■ GIVEN RECORDS:

>>>

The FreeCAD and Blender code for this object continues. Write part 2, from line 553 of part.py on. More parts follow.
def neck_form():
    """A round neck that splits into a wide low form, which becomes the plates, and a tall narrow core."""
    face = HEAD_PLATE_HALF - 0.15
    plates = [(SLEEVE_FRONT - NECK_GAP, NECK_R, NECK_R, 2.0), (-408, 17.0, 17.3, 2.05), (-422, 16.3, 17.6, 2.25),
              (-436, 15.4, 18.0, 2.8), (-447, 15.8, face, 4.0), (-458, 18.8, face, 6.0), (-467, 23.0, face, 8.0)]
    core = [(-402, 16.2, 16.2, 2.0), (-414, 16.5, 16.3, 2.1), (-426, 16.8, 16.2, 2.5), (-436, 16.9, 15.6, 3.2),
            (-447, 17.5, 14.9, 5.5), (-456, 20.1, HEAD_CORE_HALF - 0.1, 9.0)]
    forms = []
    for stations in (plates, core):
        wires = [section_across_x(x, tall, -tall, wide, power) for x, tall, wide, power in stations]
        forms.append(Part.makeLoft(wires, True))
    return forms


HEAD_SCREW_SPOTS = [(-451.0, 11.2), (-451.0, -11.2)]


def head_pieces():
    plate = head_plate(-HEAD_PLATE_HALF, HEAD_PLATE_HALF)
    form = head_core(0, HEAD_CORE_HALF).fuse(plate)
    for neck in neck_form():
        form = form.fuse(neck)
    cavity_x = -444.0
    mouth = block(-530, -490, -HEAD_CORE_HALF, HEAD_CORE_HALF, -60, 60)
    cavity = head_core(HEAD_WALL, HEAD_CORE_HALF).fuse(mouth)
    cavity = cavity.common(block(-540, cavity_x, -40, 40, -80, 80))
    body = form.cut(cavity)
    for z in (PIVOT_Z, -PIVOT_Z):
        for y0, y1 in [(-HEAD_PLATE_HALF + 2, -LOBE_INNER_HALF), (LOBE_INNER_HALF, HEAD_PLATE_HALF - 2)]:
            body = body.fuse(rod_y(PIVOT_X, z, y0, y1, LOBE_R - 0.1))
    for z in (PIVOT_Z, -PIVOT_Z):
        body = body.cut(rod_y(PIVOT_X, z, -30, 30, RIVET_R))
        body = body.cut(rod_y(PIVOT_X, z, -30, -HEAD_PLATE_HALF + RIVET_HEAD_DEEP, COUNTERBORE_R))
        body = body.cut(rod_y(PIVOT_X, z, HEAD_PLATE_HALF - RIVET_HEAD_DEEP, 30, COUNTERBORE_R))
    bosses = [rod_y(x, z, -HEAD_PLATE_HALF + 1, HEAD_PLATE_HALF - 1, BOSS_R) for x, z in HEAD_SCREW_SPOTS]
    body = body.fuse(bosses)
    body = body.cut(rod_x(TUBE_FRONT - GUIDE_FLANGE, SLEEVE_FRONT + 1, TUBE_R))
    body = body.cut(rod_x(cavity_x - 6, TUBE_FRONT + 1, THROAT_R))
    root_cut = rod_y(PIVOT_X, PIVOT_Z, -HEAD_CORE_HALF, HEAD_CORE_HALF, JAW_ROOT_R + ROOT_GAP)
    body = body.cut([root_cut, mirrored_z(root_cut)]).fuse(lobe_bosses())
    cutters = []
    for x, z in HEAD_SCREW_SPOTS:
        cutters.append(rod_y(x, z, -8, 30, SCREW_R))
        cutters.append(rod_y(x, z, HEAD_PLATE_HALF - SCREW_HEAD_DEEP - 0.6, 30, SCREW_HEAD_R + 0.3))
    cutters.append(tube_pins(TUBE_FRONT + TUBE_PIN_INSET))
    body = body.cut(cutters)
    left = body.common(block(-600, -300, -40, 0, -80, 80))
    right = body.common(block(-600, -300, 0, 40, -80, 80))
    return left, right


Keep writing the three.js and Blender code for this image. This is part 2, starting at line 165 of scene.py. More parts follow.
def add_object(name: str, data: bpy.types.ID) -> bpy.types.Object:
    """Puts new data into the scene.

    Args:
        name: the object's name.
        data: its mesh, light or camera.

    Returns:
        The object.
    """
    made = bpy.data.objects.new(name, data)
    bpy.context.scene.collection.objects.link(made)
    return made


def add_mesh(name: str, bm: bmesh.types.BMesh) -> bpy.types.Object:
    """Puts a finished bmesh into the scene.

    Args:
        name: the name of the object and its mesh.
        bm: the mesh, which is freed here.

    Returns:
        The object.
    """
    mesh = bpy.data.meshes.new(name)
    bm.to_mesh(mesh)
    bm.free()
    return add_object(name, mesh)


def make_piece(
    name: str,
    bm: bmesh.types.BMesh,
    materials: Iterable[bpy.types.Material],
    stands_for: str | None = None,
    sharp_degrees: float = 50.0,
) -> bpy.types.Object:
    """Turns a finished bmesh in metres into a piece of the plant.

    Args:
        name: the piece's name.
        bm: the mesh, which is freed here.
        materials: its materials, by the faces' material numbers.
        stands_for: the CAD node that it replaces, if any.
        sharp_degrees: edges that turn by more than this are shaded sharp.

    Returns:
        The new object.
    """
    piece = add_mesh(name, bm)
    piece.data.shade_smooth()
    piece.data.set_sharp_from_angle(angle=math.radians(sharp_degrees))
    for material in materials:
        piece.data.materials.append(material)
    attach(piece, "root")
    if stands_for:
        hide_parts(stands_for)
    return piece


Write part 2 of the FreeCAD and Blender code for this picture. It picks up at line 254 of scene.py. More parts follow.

<<<

■ TASK TO CARRY OUT:
Give the number of lines in the entries that include the string "Blender", and nothing more.

■ SOLVED EXERCISE:
3